Democratic presidential candidate Pete Buttigieg speaks often of his religion—but he tailors it to fit his politics, and it focuses on works over faith
A New York moment:
On Sunday afternoon, at least 130 people from 30 area churches—from Emmanuel Presbyterian Church to the charismatic Brooklyn Tabernacle to Chinese-speaking churches in New Jersey—gathered in Manhattan to pray for the persecuted church in China. The timing was significant, marking the one-year anniversary (on China time) of the arrest of the leaders of Early Rain Covenant Church in Chengdu. One elder from that church has been sentenced to four years in prison, and Pastor Wang Yi faces imminent sentencing.
The prayers took place at Manhattan’s Calvary Church while, incidentally, protesters a block away marched with placards decrying the Uighur detention centers in China. The demonstrators were surrounded by New York Police Department protection.
China Partnership, an organization that supports the indigenous church in 150 cities in China, hosted the Calvary prayer gathering. Its staffers shared messages from various anonymous Christians in China about the persecution they are experiencing.
“Persecution reveals our fear, anger, and weakness,” read one message from a Chinese Christian. “Our longing is this world and the pleasures of the middle class life. ... Our total surrender is a fruit that the Spirit is working in us, and will work in our church in the next two decades.”
A Chinese Christian attorney, in a recording, added: “There is no strength to face any of this without prayer.”
The meeting’s emotion-filled prayers focused on Chinese church leaders, church growth, and believers who are imprisoned, are threatened by police, or have lost jobs or homes because of their faith. China Partnership publishes regular prayer guides focusing on various parts of the country.
A diversity of people prayed, old and young of many ethnicities, aloud to the congregation, then in small groups. The gathering sang songs and read Scripture in both in Chinese and English.
Abraham Cho, pastor of Redeemer Presbyterian Church East Side, prayed for the Chinese believers, “Speak to their trembling hearts the words, ‘Fear not, for I am with you.’” He went on: “Here in the West, forgive us for ...” He paused for a few moments, losing his composure. “Forgive us for our prayerlessness.”
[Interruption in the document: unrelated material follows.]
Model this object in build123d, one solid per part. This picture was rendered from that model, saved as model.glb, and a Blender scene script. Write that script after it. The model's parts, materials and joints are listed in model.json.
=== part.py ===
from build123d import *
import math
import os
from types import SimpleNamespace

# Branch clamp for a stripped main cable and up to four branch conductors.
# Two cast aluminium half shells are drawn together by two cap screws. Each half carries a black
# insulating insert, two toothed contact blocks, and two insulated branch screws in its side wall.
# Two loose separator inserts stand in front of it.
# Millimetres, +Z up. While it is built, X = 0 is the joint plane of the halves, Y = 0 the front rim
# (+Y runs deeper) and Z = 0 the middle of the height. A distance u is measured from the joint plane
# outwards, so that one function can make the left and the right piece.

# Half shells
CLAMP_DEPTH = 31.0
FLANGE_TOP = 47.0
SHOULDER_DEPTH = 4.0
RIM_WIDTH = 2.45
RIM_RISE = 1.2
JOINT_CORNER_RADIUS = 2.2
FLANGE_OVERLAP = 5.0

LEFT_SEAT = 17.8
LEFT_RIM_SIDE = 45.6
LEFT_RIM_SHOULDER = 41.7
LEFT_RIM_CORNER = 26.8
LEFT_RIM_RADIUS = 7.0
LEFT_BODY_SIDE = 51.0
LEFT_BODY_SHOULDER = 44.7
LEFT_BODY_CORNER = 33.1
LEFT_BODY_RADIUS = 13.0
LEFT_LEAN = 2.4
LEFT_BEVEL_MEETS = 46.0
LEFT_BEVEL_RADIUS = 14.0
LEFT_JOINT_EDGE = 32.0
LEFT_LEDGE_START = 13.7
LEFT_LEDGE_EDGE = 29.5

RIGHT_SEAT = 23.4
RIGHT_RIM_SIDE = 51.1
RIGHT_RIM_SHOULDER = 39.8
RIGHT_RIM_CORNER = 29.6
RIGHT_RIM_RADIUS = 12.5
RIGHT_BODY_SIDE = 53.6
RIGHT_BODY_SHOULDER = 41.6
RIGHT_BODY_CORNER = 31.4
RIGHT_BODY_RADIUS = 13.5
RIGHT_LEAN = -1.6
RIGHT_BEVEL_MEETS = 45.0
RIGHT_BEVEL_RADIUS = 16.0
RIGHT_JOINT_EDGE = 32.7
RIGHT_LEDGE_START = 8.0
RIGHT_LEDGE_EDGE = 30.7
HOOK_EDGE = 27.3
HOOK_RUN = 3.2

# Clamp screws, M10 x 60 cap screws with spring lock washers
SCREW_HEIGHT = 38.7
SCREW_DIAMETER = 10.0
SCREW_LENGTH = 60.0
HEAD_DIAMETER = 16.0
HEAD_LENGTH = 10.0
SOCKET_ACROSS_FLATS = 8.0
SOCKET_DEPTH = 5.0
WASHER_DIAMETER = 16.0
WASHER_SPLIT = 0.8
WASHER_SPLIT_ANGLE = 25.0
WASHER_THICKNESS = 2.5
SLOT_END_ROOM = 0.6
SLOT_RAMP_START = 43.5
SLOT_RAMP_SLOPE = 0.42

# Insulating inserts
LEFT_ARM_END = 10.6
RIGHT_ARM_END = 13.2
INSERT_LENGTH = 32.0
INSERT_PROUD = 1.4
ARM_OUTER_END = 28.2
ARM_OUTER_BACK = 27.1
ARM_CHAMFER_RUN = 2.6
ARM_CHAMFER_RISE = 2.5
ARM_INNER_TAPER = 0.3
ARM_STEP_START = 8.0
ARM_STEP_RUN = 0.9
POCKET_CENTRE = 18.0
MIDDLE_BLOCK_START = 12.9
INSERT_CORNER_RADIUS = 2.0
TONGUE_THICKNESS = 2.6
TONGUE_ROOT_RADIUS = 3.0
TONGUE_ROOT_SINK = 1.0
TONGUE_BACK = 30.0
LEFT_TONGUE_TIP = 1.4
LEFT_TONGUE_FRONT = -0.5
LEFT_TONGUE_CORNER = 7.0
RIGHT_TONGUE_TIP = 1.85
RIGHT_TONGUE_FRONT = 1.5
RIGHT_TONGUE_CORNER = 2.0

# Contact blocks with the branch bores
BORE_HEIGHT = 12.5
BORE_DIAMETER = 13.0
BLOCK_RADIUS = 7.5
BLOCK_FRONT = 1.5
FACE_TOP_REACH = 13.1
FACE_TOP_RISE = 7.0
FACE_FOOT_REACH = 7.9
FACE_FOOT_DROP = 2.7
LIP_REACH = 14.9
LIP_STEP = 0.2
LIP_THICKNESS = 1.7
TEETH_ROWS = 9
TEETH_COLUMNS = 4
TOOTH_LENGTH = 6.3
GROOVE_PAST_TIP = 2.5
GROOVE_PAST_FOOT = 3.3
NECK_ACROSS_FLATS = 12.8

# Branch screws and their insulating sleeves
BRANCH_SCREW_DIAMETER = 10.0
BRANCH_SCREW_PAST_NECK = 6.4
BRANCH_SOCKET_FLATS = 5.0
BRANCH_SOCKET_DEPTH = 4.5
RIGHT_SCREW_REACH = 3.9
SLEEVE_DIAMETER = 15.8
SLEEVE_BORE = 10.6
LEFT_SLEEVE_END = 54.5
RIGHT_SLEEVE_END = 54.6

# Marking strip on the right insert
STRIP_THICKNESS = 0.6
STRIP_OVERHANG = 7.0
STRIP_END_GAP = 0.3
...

—This story has been updated to correct the estimate of the number of people at the prayer meeting.
Worth your time:
A banana duct-taped to a wall sold at the Art Basel Miami Beach art show for $120,000. Then someone ate the banana off the wall. The gallery replaced the banana and surrounded it with security guards, but then removed it because of the “Mona Lisa-like attention” it was getting. This whole spectacle seems to capture our obsession with entertainment over substance.
This week I learned:
Partly due to the 2008 recession, when tree farmers didn’t plant as many Fraser firs, Christmas trees are more expensive in New York this year.
A court case you might not know about:
Four states, including New York, are appealing to the 2nd U.S. Circuit Court of Appeals a lower court ruling that dismissed their lawsuit over state and local tax (SALT) deductions. The case challenges the Republican tax reform legislation, which capped state and local deductions at $10,000 (a burden in high-tax states like New York). New York Gov. Andrew Cuomo attempted a creative way around the new tax law—having taxpayers donate to state charitable funds—but the Internal Revenue Service shot down that plan.
Culture I am consuming:
Knives Out, writer-director Rian Johnson’s new whodunit film. It is absolute fun, from 89-year-old Christopher Plummer’s liveliness to Toni Collette’s hilarious portrayal of a Gwyneth Paltrow—type lifestyle guru. Collette’s lifestyle company is called “Flam,” and the film even made a website for it. The site doesn’t currently sell any products “due to a misunderstanding with the FDA.”